(Instructions for the task): Answer with a single number: how many lines in the listing below include "between"?
########################################
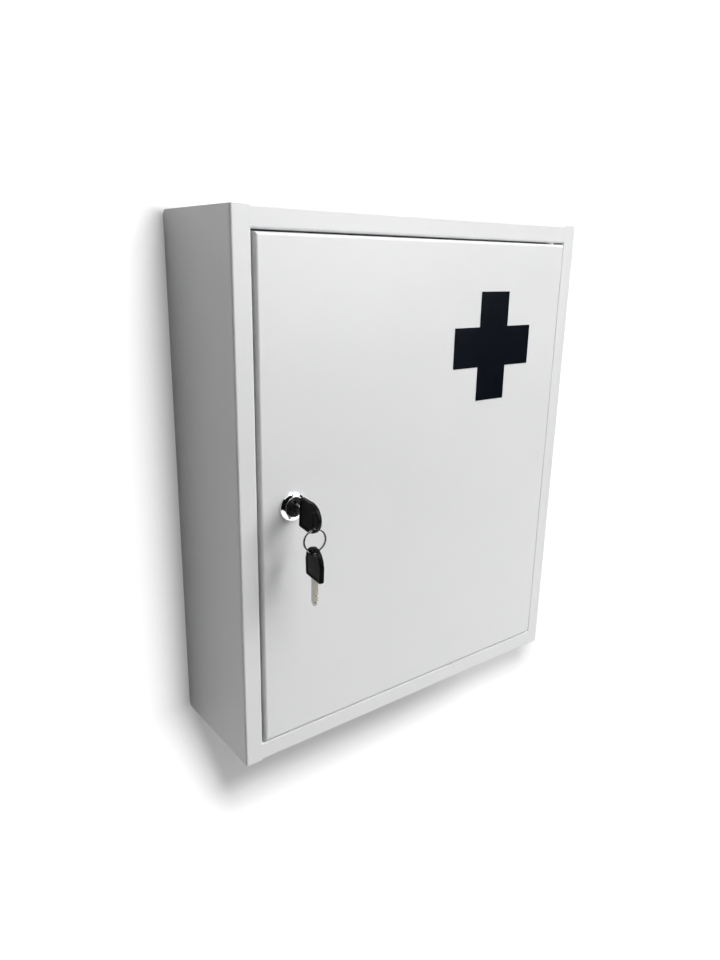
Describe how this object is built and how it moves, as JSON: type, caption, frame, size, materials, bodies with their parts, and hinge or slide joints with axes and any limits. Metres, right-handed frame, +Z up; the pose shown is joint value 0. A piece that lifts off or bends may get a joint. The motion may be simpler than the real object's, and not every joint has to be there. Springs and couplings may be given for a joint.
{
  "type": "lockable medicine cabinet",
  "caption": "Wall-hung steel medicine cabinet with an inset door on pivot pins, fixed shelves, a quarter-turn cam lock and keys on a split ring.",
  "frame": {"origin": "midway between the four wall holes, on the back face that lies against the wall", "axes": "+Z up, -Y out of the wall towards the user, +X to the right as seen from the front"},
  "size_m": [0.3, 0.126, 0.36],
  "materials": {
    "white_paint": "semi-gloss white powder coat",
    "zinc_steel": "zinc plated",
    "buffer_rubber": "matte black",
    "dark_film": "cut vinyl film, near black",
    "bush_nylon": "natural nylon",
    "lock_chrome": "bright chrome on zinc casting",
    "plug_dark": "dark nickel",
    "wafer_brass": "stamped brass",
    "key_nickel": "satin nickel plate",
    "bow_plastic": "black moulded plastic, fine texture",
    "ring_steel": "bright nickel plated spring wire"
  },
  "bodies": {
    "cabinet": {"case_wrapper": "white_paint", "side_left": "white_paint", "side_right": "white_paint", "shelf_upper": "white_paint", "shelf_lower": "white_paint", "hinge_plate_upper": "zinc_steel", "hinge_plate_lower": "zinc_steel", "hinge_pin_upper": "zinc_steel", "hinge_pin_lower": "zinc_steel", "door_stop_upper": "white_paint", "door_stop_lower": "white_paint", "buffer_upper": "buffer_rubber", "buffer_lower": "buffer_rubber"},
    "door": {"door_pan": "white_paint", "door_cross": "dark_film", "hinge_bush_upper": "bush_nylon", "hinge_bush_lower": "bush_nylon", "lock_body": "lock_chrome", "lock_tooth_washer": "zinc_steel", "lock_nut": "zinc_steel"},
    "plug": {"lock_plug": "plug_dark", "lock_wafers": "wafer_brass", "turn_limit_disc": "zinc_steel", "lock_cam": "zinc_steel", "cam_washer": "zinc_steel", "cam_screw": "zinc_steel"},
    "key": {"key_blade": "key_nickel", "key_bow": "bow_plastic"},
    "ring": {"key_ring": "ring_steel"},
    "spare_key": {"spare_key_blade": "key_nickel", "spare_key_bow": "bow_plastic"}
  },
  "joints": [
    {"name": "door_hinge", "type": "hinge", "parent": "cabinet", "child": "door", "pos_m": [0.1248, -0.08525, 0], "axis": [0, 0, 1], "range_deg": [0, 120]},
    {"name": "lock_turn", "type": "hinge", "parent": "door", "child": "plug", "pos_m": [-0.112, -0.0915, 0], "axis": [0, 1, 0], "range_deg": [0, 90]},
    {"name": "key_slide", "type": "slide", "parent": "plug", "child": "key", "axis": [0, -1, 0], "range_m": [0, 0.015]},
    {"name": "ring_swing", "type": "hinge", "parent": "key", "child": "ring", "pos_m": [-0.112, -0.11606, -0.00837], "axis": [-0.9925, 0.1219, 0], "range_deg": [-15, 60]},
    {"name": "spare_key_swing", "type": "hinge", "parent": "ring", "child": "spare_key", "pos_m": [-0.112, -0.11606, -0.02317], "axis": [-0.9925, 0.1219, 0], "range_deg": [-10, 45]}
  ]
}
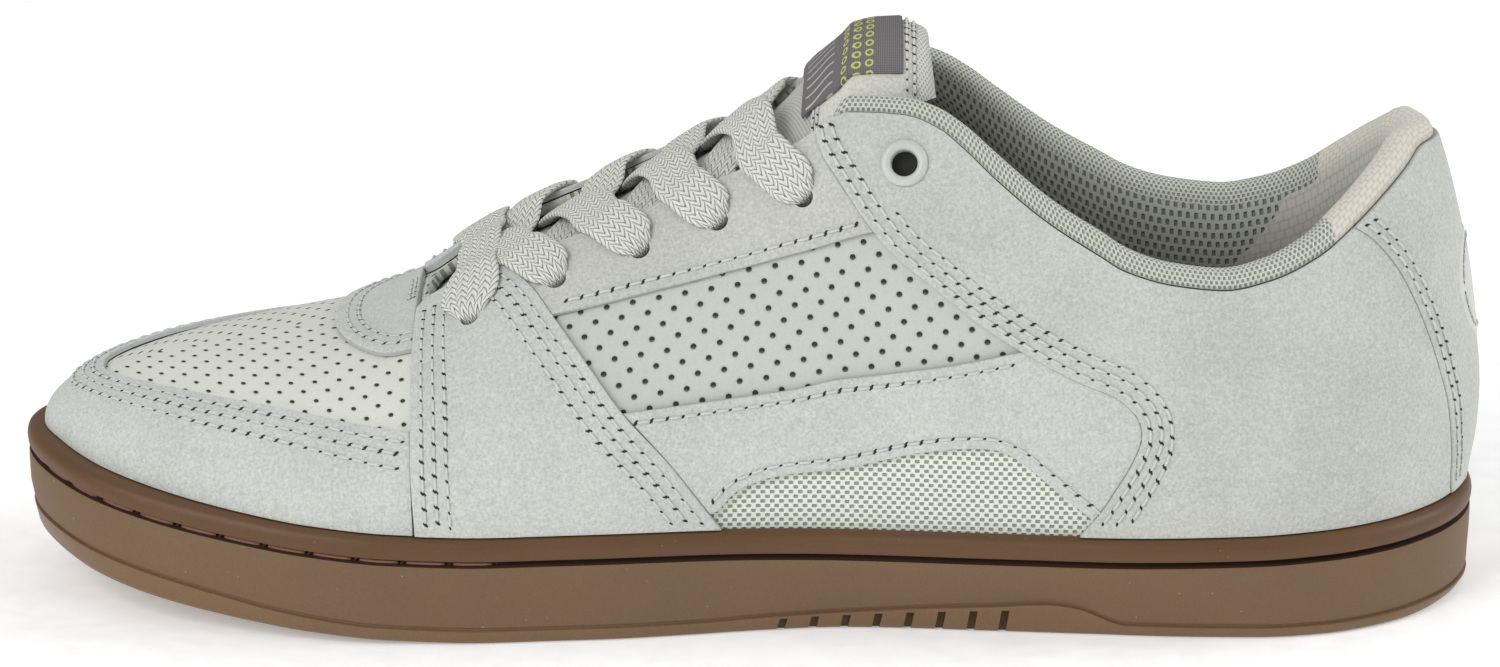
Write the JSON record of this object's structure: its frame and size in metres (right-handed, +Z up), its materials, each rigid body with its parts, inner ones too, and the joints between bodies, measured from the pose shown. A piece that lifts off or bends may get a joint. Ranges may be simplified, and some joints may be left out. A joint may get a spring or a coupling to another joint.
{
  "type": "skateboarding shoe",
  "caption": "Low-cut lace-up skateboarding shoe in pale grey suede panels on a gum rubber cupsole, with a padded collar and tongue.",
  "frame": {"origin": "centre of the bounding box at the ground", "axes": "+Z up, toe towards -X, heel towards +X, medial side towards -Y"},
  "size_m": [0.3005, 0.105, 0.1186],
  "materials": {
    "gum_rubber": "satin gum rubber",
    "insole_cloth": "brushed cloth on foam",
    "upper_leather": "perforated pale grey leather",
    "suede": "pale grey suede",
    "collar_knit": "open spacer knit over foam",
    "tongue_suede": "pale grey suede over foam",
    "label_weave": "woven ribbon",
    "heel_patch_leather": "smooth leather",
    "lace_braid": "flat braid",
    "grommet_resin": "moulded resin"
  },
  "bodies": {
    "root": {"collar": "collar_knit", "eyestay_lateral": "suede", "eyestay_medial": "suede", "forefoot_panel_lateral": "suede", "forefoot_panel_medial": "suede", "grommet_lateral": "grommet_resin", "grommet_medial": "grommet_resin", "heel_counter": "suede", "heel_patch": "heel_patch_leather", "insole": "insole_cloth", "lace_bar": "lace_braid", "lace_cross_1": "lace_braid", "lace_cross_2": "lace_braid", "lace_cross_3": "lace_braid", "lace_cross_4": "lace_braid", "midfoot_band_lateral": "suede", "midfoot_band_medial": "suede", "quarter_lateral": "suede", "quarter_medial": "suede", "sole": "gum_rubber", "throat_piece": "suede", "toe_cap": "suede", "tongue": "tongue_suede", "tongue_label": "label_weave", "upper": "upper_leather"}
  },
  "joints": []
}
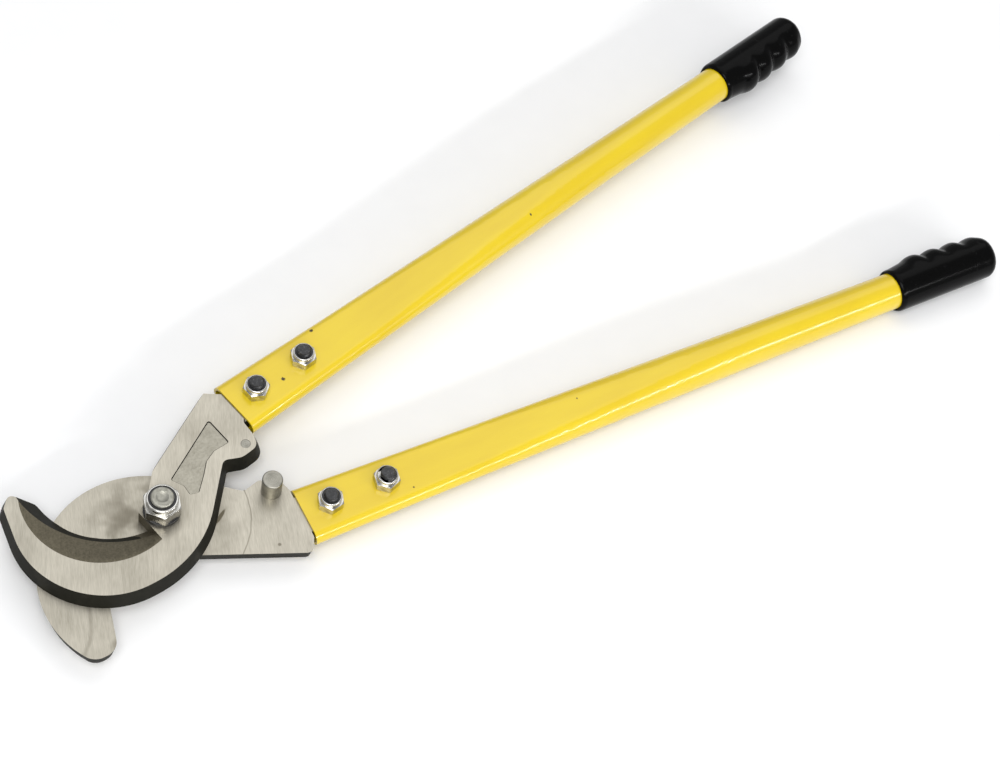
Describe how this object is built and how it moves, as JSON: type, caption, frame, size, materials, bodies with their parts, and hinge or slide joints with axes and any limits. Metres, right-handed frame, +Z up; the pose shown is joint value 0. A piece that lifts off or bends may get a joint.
########################################
(Final result): 2